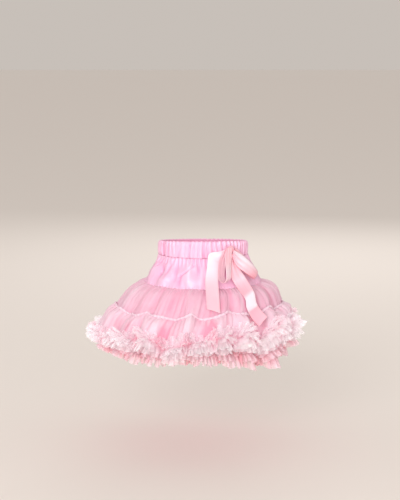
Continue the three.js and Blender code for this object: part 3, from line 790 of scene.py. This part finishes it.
# centre lines: degrees round, height, lift off the cloth, slant of the width, turn off the cloth, width
ribbonRoutes = {
    "bow_loop_left": [
        (31, -8, 12.5, 0, -10, 13), (29, -18, 17, 0, -24, 20), (27, -34, 20, 0, -38, 24),
        (24.8, -50, 22, 0, -46, 25), (23, -60, 22.5, 0, -48, 25), (20.6, -65, 19, 0, -48, 25),
        (18, -60, 15.8, 0, -46, 25), (19.5, -42, 14, 0, -36, 23), (23.5, -25, 12, 0, -24, 18),
        (28, -14, 9.5, 0, -8, 12),
    ],
    "bow_loop_right": [
        (35.5, -17, 12.5, 72, 0, 13), (41, -27, 17, 60, -6, 24), (48.5, -40, 19, 50, -10, 27),
        (56.5, -53, 17, 46, -8, 24), (61.5, -61, 12.5, 44, 0, 19), (60.5, -57, 9.5, 42, 4, 22),
        (53, -41, 8.5, 44, 6, 24), (45.5, -23, 7.5, 50, 4, 17), (40.5, -12, 8, 60, 0, 8),
    ],
    "bow_tail_left": [
        (28.5, -15, 7.3, -85, 0, 9), (22.5, -20.5, 6.5, -68, 0, 17), (15.2, -25.5, 5.8, -40, 0, 32),
        (12.9, -34, 5.6, -6, 0, 26.5), (11, -45, 6.4, 1, 0, 25), (8.6, -62, 8.5, 1, 3, 25),
        (7.6, -86, 10, -2, 6, 25), (8.6, -112, 10, -6, 6, 25),
    ],
    "bow_tail_right": [
        (36, -22, 8, 10, 0, 9), (35.5, -40, 8, 16, 0, 19), (36, -57, 10, 24, 6, 25),
        (37, -74, 18.5, 28, 10, 25), (36, -91, 17.5, 22, -8, 25), (36, -107, 13, 16, -6, 25),
        (38.5, -122, 13, 36, 0, 25), (40.8, -137, 13.5, 50, 0, 26),
    ],
}


def onSkirt(angle, height, lift):
    # a point off the skirt's plain outer surface, from the rings at that height, and the level way out of it
    profile = np.concatenate([rings[name] for name in ("waistband", "yoke", "upperTier", "lowerTier")])
    halfWidth = np.interp(-height, -profile[:, 0], profile[:, 1])
    halfDepth = np.interp(-height, -profile[:, 0], profile[:, 2])
    row = np.array([[height, halfWidth, halfDepth, 0, 0]], float)
    around = np.array([math.radians(angle)])
    point = onRings(row, around[None])[0, 0]
    out = outwards(around, np.array([halfWidth]), np.array([halfDepth]))[0]
    return point + out * lift, out


def curveThrough(rows, steps):
    # a centripetal Catmull-Rom curve through the rows' first three columns, carrying the others along: knots
    # are a square root of the distance apart, and each tangent weighs the slopes beside it by the other's gap
    rows = np.array(rows, float)
    knots = np.concatenate([[0], np.cumsum(np.linalg.norm(np.diff(rows[:, :3], axis=0), axis=1) ** 0.5)])
    gaps = np.diff(knots)
    slopes = np.diff(rows, axis=0) / gaps[:, None]
    tangents = np.zeros_like(rows)
    before, after = gaps[:-1, None], gaps[1:, None]
    tangents[1:-1] = (slopes[:-1] * after + slopes[1:] * before) / (before + after)
    tangents[0], tangents[-1] = slopes[0], slopes[-1]
    return cubicThrough(rows, tangents, knots, gaps, steps)


ribbonPlan = {
    "width": 25, "steps": 120, "across": 17, "thickness": 0.45,
    "cutFrom": 0.85, "cutRun": 0.15,  # shares of the length: where the slant of the cut end starts, its run
    # by piece: cup across the width, pleats at the knot and how far they run, whether both ends are pleated, how
    # far aslant the end is cut, how much the painted sheen changes from edge to edge, and how the painted sheen
    # and shade lie along the ribbon, from 0, deep, to 1, nearly white
    "bow_loop_left": {"cup": 1.2, "pleat": 0.5, "run": 0.2, "bothEnds": True, "cut": 0, "paintedSheenAcross": 0.12,
                      "sheen": [(0, 0.35), (0.12, 0.45), (0.22, 0.6), (0.32, 1), (0.42, 0.9), (0.5, 0.65),
                                (0.6, 0.7), (1, 0.7)]},
    "bow_loop_right": {"cup": 2.4, "pleat": 0.9, "run": 0.25, "bothEnds": True, "cut": 0, "paintedSheenAcross": 0.4,
                       "sheen": [(0, 0.1), (0.08, 0.4), (0.22, 0.75), (0.34, 0.6), (0.46, 0.15), (0.55, 0.1),
                                 (1, 0.1)]},
    "bow_tail_left": {"cup": 0.7, "pleat": 0.8, "run": 0.1, "bothEnds": False, "cut": 3, "paintedSheenAcross": 0.05,
                      "sheen": [(0, 0.5), (0.15, 0.9), (0.45, 0.9), (0.7, 0.55), (0.85, 0.4), (1, 0.38)]},
    "bow_tail_right": {"cup": 0.8, "pleat": 1.0, "run": 0.25, "bothEnds": False, "cut": 2, "paintedSheenAcross": 0.12,
                       "sheen": [(0, 0.2), (0.26, 0.35), (0.34, 0.6), (0.42, 0.25), (0.53, 0.25), (0.59, 1),
                                 (0.7, 1.1), (0.77, 0.8), (0.8, 0.05), (1, 0.2)]},
}


def buildRibbon(name, route):
    # a strip carried along its route: the width lies along the slanted and turned way, is cupped as one less
    # the square across it, waves a little as a sine, and is pleated as a cosine that dies out from the knot
    plan, look = ribbonPlan, ribbonPlan[name]
    placed = []
    for angle, height, lift, slant, turn, width in route:
        point, out = onSkirt(angle, height, lift)
        level = np.cross(up, out)
        slant, turn = math.radians(slant), math.radians(turn)
        flat = level * math.cos(slant) + up * math.sin(slant)
        placed.append([*point, *((flat * math.cos(turn) + out * math.sin(turn)) * width / 2)])
    path = curveThrough(placed, plan["steps"])
    centre, half = path[:, :3], path[:, 3:]
    s = np.linspace(-1, 1, plan["across"])[None, :, None]
    points = centre[:, None] + half[:, None] * s
    along = np.gradient(centre, axis=0)
    along = along / np.linalg.norm(along, axis=1, keepdims=True)
    t = np.linspace(0, 1, plan["steps"])[:, None]
    aslant = look["cut"] * np.clip((t - plan["cutFrom"]) / plan["cutRun"], 0, 1)[..., None] * s
    points = points + along[:, None] * aslant
    normal = np.cross(along, half)
    normal = normal / np.linalg.norm(normal, axis=1, keepdims=True)
    ends = np.exp(-t / look["run"]) + (np.exp(-(1 - t) / look["run"]) if look["bothEnds"] else 0)
    across = s[..., 0]
    field = look["cup"] * (1 - across**2) * (1 - 0.5 * ends)
    field = field + look["pleat"] * ends * np.cos(2.6 * np.pi * across + 0.6)
    field = field + 0.35 * np.sin(9 * t + 2 * across) * (1 - ends)
    points = points + normal[:, None] * field[..., None]
    piece = makePiece(name + "_satin", points, False, ribbonPink)
    thicken(piece, plan["thickness"], 0)
    # painted sheen and shade: highlight bands and shaded stretches laid along the ribbon, one edge paler than
    # the other
    sheenAt, sheenIs = np.array(look["sheen"]).T
    shade(piece.data, "sheen", np.interp(t, sheenAt, sheenIs) + look["paintedSheenAcross"] * across)
    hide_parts(name)


def buildKnot(plan):
    # the bunched ribbon: an ellipsoid whose sides are pleated from top to bottom by two cosines round it
    around = roundAngles(plan["columns"])[None]
    pole = np.linspace(plan["open"], np.pi - plan["open"], plan["rows"])[:, None]
    bands = 1 + 0.07 * np.cos(8 * around + 0.8 * np.cos(pole)) + 0.04 * np.sin(13 * around)
    x = plan["halfWidth"] * np.sin(pole) * np.sin(around) * bands
    y = -plan["halfDepth"] * np.sin(pole) * np.cos(around) * bands
    z = plan["halfHeight"] * np.cos(pole) * np.ones_like(around)
    turn = math.radians(plan["angle"])
    cosine, sine = math.cos(turn), math.sin(turn)
    points = np.stack([x * cosine - y * sine, x * sine + y * cosine, z], -1)
    centre, _ = onSkirt(plan["angle"], plan["height"], plan["lift"])
    points = points + centre
    # one more row at each pole closes the ball to a point
    top = np.repeat(points[:1].mean(1, keepdims=True), points.shape[1], 1)
    end = np.repeat(points[-1:].mean(1, keepdims=True), points.shape[1], 1)
    piece = makePiece("bow_knot_satin", np.concatenate([top, points, end], 0), True, ribbonPink)
    # painted shade: the knot's sheen number is low, so it is deep salmon all over
    shade(piece.data, "sheen", np.full(len(piece.data.vertices), plan["sheen"]))
    mergeDoubles(piece.data)
    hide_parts("bow_knot")


# build
buildWaistband(waistbandPlan)
buildYoke(yokePlan)
print("satin made")

upperTier, upperPoints = buildTier("upper_net_tier", "upper_tier", "upperTier", upperPlan, netPink)
lowerTier, lowerPoints = buildTier("lower_net_tier", "lower_tier", "lowerTier", lowerPlan, netPale)
underLayer, underPoints = buildTier(
    "under_net_layer", "underskirt", "underskirt", underPlan, netDeep)
tierRoll = seamRoll("tier_seam_roll", rings["lowerTier"][0], rollPlan, netPale)
print("net made")

for count, halves in enumerate(hemRuffle["strips"]):
    buildRuffle(f"hem_ruffle_{count + 1}", hemSeam, halves, hemRuffle, rufflePink, 100 + 40 * count)
for count, halves in enumerate(underRuffle["strips"]):
    buildRuffle(f"under_ruffle_{count + 1}", underSeam, halves, underRuffle, ruffleDeep, 300 + 40 * count)
print("ruffles made")

for name, route in ribbonRoutes.items():
    buildRibbon(name, route)
buildKnot(knotPlan)
print("bow made")

# floor, light and camera, in metres
studio = {
    "floorHeight": -0.407, "floorSize": 40, "floor": linear(232, 224, 217), "floorRoughness": 0.9,
    # power in watts, place, size
    "lights": {
        "key": (138, (-1.3, -4.6, 1.4), 2.2), "fill": (62, (0.9, -4.6, 0.5), 2.6),
        "back": (14, (0.4, 2.6, 1.2), 1.6),
    },
    "aim": (0, 0, -0.1),
    "world": 0.72, "horizon": linear(231, 222, 214), "overhead": linear(255, 250, 246), "overheadFrom": 0.7,
}
cameraPlan = {
    "lens": 107.28, "sensor": 36, "place": (-0.00576, -2.85844, 0.43309), "looksDown": 9.0, "farthest": 100,
}


def makeFloor():
    # a plain square under the skirt
    half = studio["floorSize"] / 2
    z = studio["floorHeight"]
    corners = [(-half, -half, z), (half, -half, z), (half, half, z), (-half, half, z)]
    mesh = bpy.data.meshes.new("floor")
    mesh.from_pydata(corners, [], [(0, 1, 2, 3)])
    material, _, _, shader = newMaterial("pale_floor")
    setSockets(shader, {"Base Color": studio["floor"], "Roughness": studio["floorRoughness"]})
    mesh.materials.append(material)
    floor = bpy.data.objects.new("floor", mesh)
    bpy.context.collection.objects.link(floor)


def areaLight(name, power, place, size):
    # a square light turned to the middle of the skirt
    light = bpy.data.lights.new(name, "AREA")
    light.energy, light.shape, light.size = power, "SQUARE", size
    thing = bpy.data.objects.new(name, light)
    thing.location = place
    aim = Vector(studio["aim"]) - Vector(place)
    thing.rotation_euler = aim.to_track_quat("-Z", "Y").to_euler()
    bpy.context.collection.objects.link(thing)


def makeWorld():
    # brighter overhead than at the horizon
    world = bpy.data.worlds.new("studio")
    world.use_nodes = True
    nodes, links = world.node_tree.nodes, world.node_tree.links
    coords = nodes.new("ShaderNodeTexCoord")
    parts = nodes.new("ShaderNodeSeparateXYZ")
    tones = ramp(nodes, [(0.0, studio["horizon"]), (studio["overheadFrom"], studio["overhead"])])
    background = nodes["Background"]
    links.new(coords.outputs["Generated"], parts.inputs["Vector"])
    links.new(parts.outputs["Z"], tones.inputs["Fac"])
    links.new(tones.outputs["Color"], background.inputs["Color"])
    background.inputs["Strength"].default_value = studio["world"]
    bpy.context.scene.world = world


def makeCamera(plan):
    # level across, turned down from straight ahead
    camera = bpy.data.cameras.new("camera")
    camera.lens, camera.sensor_width, camera.sensor_fit = plan["lens"], plan["sensor"], "AUTO"
    camera.clip_end = plan["farthest"]
    thing = bpy.data.objects.new("camera", camera)
    thing.location = plan["place"]
    thing.rotation_euler = (math.radians(90 - plan["looksDown"]), 0, 0)
    bpy.context.collection.objects.link(thing)
    bpy.context.scene.camera = thing


makeFloor()
for name, (power, place, size) in studio["lights"].items():
    areaLight(name, power, place, size)
makeWorld()
makeCamera(cameraPlan)
bpy.context.scene.view_settings.view_transform = "Standard"
bpy.context.scene.cycles.transparent_max_bounces = 32  # the ruffles are many thin layers deep
print("studio made")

GIVEN PROBLEM
Select every line in the material above where the string "scene" occurs, and copy it.

SOLUTION
Continue the three.js and Blender code for this object: part 3, from line 790 of scene.py. This part finishes it.
    bpy.context.scene.world = world
    bpy.context.scene.camera = thing
bpy.context.scene.view_settings.view_transform = "Standard"
bpy.context.scene.cycles.transparent_max_bounces = 32  # the ruffles are many thin layers deep